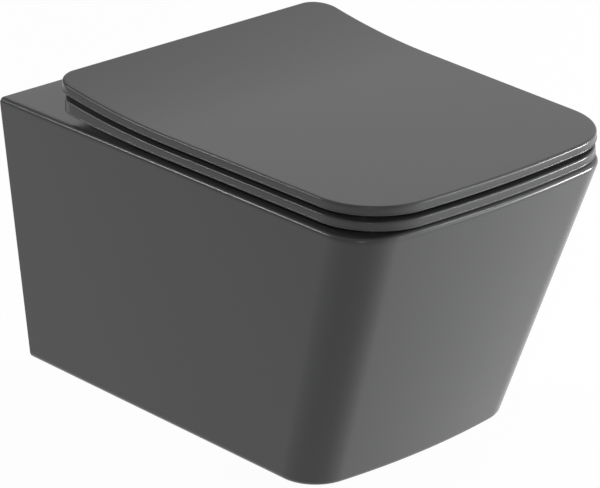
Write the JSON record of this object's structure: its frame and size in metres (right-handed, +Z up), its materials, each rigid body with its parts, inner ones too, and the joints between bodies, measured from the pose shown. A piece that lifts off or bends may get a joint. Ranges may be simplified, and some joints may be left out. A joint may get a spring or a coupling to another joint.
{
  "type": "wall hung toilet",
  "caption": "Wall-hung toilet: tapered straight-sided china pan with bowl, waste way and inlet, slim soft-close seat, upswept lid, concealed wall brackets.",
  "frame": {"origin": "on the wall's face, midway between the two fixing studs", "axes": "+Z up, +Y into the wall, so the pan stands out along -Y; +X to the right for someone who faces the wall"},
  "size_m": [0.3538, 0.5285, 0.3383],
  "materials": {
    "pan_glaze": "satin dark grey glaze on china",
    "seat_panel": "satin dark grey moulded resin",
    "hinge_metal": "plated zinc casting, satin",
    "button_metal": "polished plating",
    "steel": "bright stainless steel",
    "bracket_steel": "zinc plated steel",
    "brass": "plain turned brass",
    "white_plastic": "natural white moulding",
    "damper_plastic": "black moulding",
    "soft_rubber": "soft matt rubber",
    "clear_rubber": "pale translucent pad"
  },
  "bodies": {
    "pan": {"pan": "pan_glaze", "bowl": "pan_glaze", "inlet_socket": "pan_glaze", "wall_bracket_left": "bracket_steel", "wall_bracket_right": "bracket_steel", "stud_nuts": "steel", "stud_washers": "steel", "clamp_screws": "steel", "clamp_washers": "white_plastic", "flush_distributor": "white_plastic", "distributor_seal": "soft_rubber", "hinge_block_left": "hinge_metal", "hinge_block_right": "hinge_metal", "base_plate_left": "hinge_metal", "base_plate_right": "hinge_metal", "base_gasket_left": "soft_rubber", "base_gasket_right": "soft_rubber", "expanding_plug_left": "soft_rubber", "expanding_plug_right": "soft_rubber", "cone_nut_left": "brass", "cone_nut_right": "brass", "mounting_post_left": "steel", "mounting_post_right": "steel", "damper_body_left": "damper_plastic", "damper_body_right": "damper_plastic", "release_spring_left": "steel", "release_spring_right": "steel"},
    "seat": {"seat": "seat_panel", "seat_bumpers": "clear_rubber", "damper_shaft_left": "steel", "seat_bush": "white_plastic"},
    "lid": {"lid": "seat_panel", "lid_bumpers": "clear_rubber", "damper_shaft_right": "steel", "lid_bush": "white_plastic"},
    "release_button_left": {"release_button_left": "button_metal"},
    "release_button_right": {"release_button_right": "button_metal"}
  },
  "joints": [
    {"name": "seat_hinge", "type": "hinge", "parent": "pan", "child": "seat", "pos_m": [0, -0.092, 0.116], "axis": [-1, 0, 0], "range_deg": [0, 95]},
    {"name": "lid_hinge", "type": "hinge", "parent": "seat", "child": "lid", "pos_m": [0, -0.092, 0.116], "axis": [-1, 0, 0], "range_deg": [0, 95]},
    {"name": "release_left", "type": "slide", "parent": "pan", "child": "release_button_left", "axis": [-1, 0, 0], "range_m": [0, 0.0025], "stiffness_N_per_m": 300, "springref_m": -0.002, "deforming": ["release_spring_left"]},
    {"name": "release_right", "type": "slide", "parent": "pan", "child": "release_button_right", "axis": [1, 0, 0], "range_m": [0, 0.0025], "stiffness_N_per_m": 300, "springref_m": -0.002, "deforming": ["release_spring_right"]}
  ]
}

Problem to work on | Give back the whole listing exactly as it reads.

Final result |
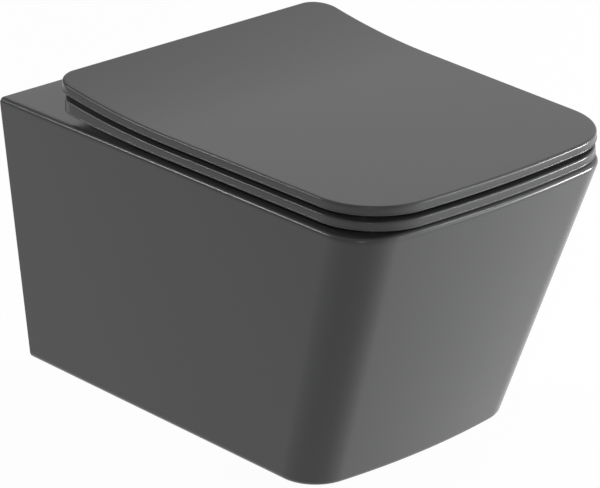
Write the JSON record of this object's structure: its frame and size in metres (right-handed, +Z up), its materials, each rigid body with its parts, inner ones too, and the joints between bodies, measured from the pose shown. A piece that lifts off or bends may get a joint. Ranges may be simplified, and some joints may be left out. A joint may get a spring or a coupling to another joint.
{
  "type": "wall hung toilet",
  "caption": "Wall-hung toilet: tapered straight-sided china pan with bowl, waste way and inlet, slim soft-close seat, upswept lid, concealed wall brackets.",
  "frame": {"origin": "on the wall's face, midway between the two fixing studs", "axes": "+Z up, +Y into the wall, so the pan stands out along -Y; +X to the right for someone who faces the wall"},
  "size_m": [0.3538, 0.5285, 0.3383],
  "materials": {
    "pan_glaze": "satin dark grey glaze on china",
    "seat_panel": "satin dark grey moulded resin",
    "hinge_metal": "plated zinc casting, satin",
    "button_metal": "polished plating",
    "steel": "bright stainless steel",
    "bracket_steel": "zinc plated steel",
    "brass": "plain turned brass",
    "white_plastic": "natural white moulding",
    "damper_plastic": "black moulding",
    "soft_rubber": "soft matt rubber",
    "clear_rubber": "pale translucent pad"
  },
  "bodies": {
    "pan": {"pan": "pan_glaze", "bowl": "pan_glaze", "inlet_socket": "pan_glaze", "wall_bracket_left": "bracket_steel", "wall_bracket_right": "bracket_steel", "stud_nuts": "steel", "stud_washers": "steel", "clamp_screws": "steel", "clamp_washers": "white_plastic", "flush_distributor": "white_plastic", "distributor_seal": "soft_rubber", "hinge_block_left": "hinge_metal", "hinge_block_right": "hinge_metal", "base_plate_left": "hinge_metal", "base_plate_right": "hinge_metal", "base_gasket_left": "soft_rubber", "base_gasket_right": "soft_rubber", "expanding_plug_left": "soft_rubber", "expanding_plug_right": "soft_rubber", "cone_nut_left": "brass", "cone_nut_right": "brass", "mounting_post_left": "steel", "mounting_post_right": "steel", "damper_body_left": "damper_plastic", "damper_body_right": "damper_plastic", "release_spring_left": "steel", "release_spring_right": "steel"},
    "seat": {"seat": "seat_panel", "seat_bumpers": "clear_rubber", "damper_shaft_left": "steel", "seat_bush": "white_plastic"},
    "lid": {"lid": "seat_panel", "lid_bumpers": "clear_rubber", "damper_shaft_right": "steel", "lid_bush": "white_plastic"},
    "release_button_left": {"release_button_left": "button_metal"},
    "release_button_right": {"release_button_right": "button_metal"}
  },
  "joints": [
    {"name": "seat_hinge", "type": "hinge", "parent": "pan", "child": "seat", "pos_m": [0, -0.092, 0.116], "axis": [-1, 0, 0], "range_deg": [0, 95]},
    {"name": "lid_hinge", "type": "hinge", "parent": "seat", "child": "lid", "pos_m": [0, -0.092, 0.116], "axis": [-1, 0, 0], "range_deg": [0, 95]},
    {"name": "release_left", "type": "slide", "parent": "pan", "child": "release_button_left", "axis": [-1, 0, 0], "range_m": [0, 0.0025], "stiffness_N_per_m": 300, "springref_m": -0.002, "deforming": ["release_spring_left"]},
    {"name": "release_right", "type": "slide", "parent": "pan", "child": "release_button_right", "axis": [1, 0, 0], "range_m": [0, 0.0025], "stiffness_N_per_m": 300, "springref_m": -0.002, "deforming": ["release_spring_right"]}
  ]
}